Not sure who Mr Yourdon is, that was supposed to say...

van Rennselaer makes note of the cost of beer here as well, and it looks like he contracts Evert Pels to work at his colonial brewery as a measure to combat that.

Alan -

I am not getting your pages from the book. Not sure...

OH NO!!! IT'S BRAD PITT FLOGGING CHANEL No. 5 AGAIN...

[My brain now hurts. Help me, Mr. Yourdon.]

John G -

In colonial times the Mohawk-Hudson region produced vast quantities of wheat. There was both a large domestic demand for flour, and a huge export market. Wheat was the cash crop of the M-H. Peter Kalm, a Swedish naturalist, visited Albany in 1749 and recorded his observations. Here is a quotation from his journal on the subject of barley, wheat, and malt:
"They do not sow much barley here, because they do not reckon the profits very great. Wheat is so plentiful that they make malt of it."

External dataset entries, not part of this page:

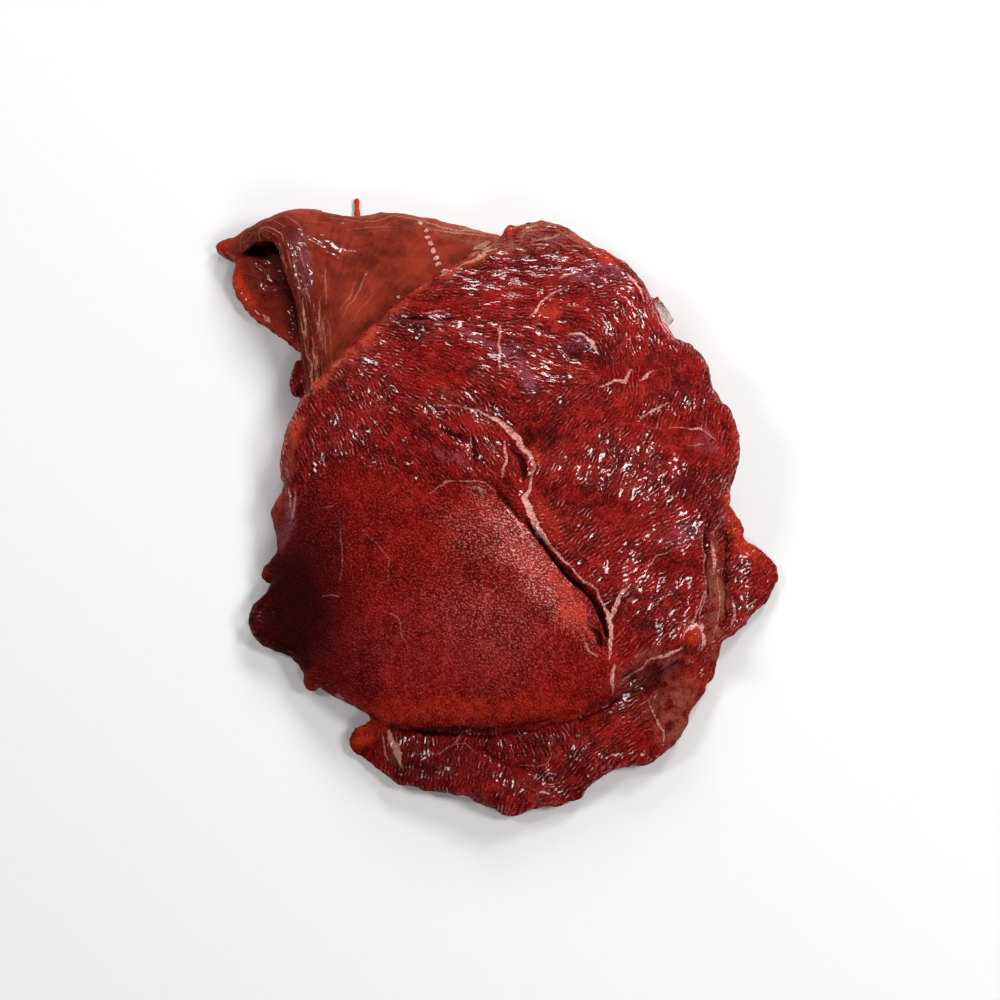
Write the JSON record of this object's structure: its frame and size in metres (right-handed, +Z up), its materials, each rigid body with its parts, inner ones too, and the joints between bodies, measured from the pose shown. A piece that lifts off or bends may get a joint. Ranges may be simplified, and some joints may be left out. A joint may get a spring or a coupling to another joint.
{
  "type": "raw beef steak",
  "caption": "Thick raw beef steak lying with its marbled cut face up, with a folded skin-covered flap and a thinner muscle beneath.",
  "frame": {"origin": "middle of the steak's box, on the surface that it lies on", "axes": "+Z up through the cut face, +Y to the back, where the folded flap is at the left, +X to the right"},
  "size_m": [0.204, 0.2368, 0.0371],
  "materials": {
    "raw_meat": "moist"
  },
  "bodies": {
    "root": {"beef_steak": "raw_meat"}
  },
  "joints": []
}
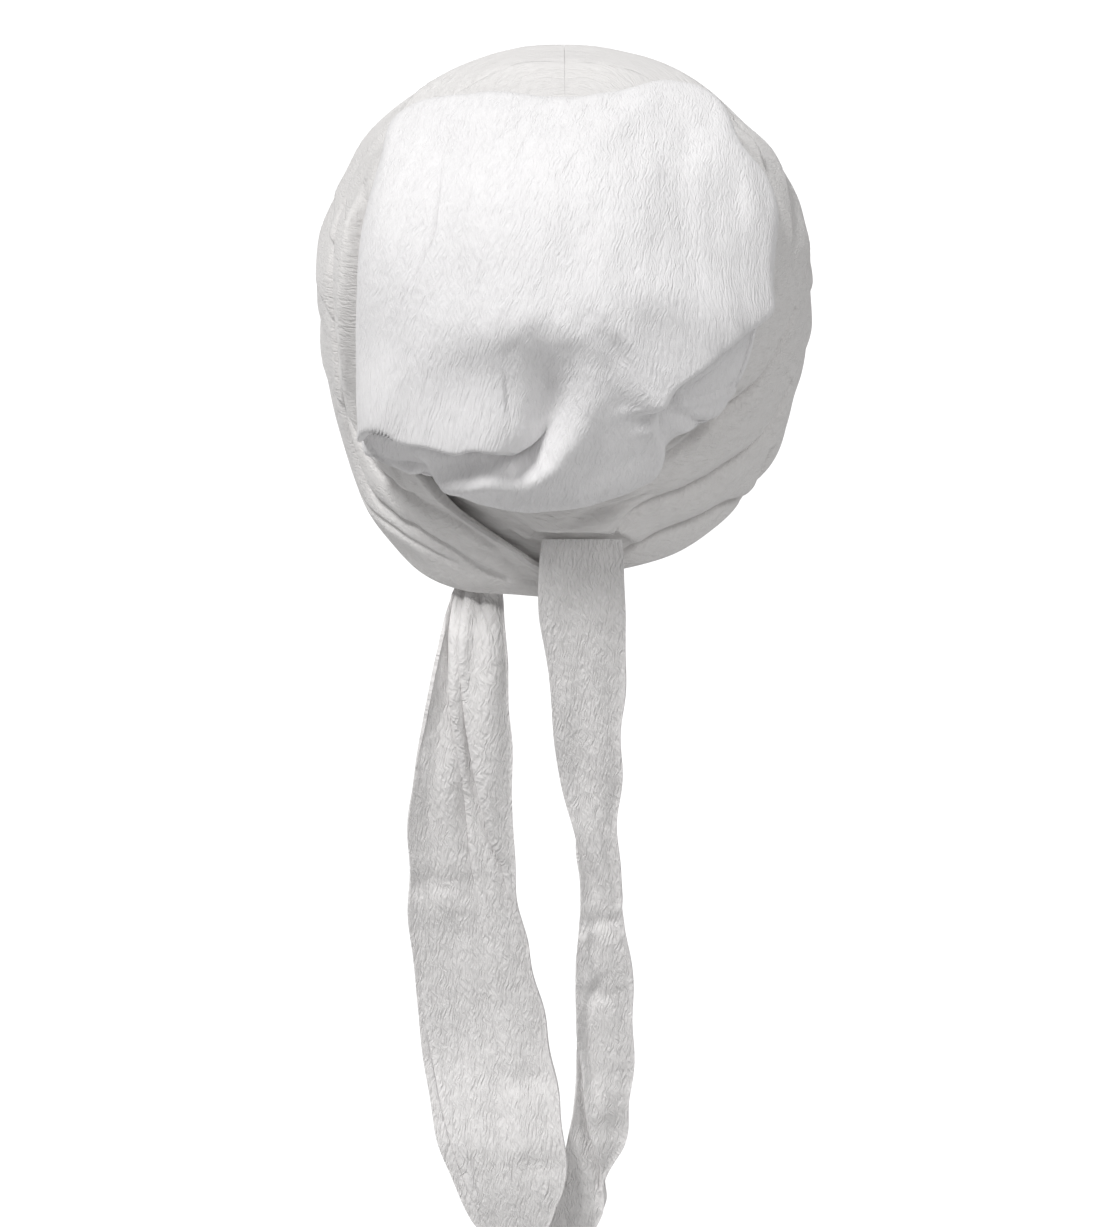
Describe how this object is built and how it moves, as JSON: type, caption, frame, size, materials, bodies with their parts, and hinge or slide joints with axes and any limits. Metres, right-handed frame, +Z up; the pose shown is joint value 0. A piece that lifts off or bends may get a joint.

By contrast, Kalm says that he saw great fields of barley growing along the Hudson just north of NYC. This leads me to conjecture that there were (at least) two "regional" beer styles by that time. NYC brewers likely used barley malt, while the upstate Dutch brewers used wheat malt. Kalm noted that maize was widely grown, along with rye and enough oats for home use but does not mention any of these grains being malted. This doesn't mean they weren't, of course, and individual brewers probably did experiment with different grains, but on the whole it seems likely that wheat malt was predominant.

Kalm's journal is available as a free ebook on Google. Search the terms "Peter Kalm Travels North America" and it should pop up.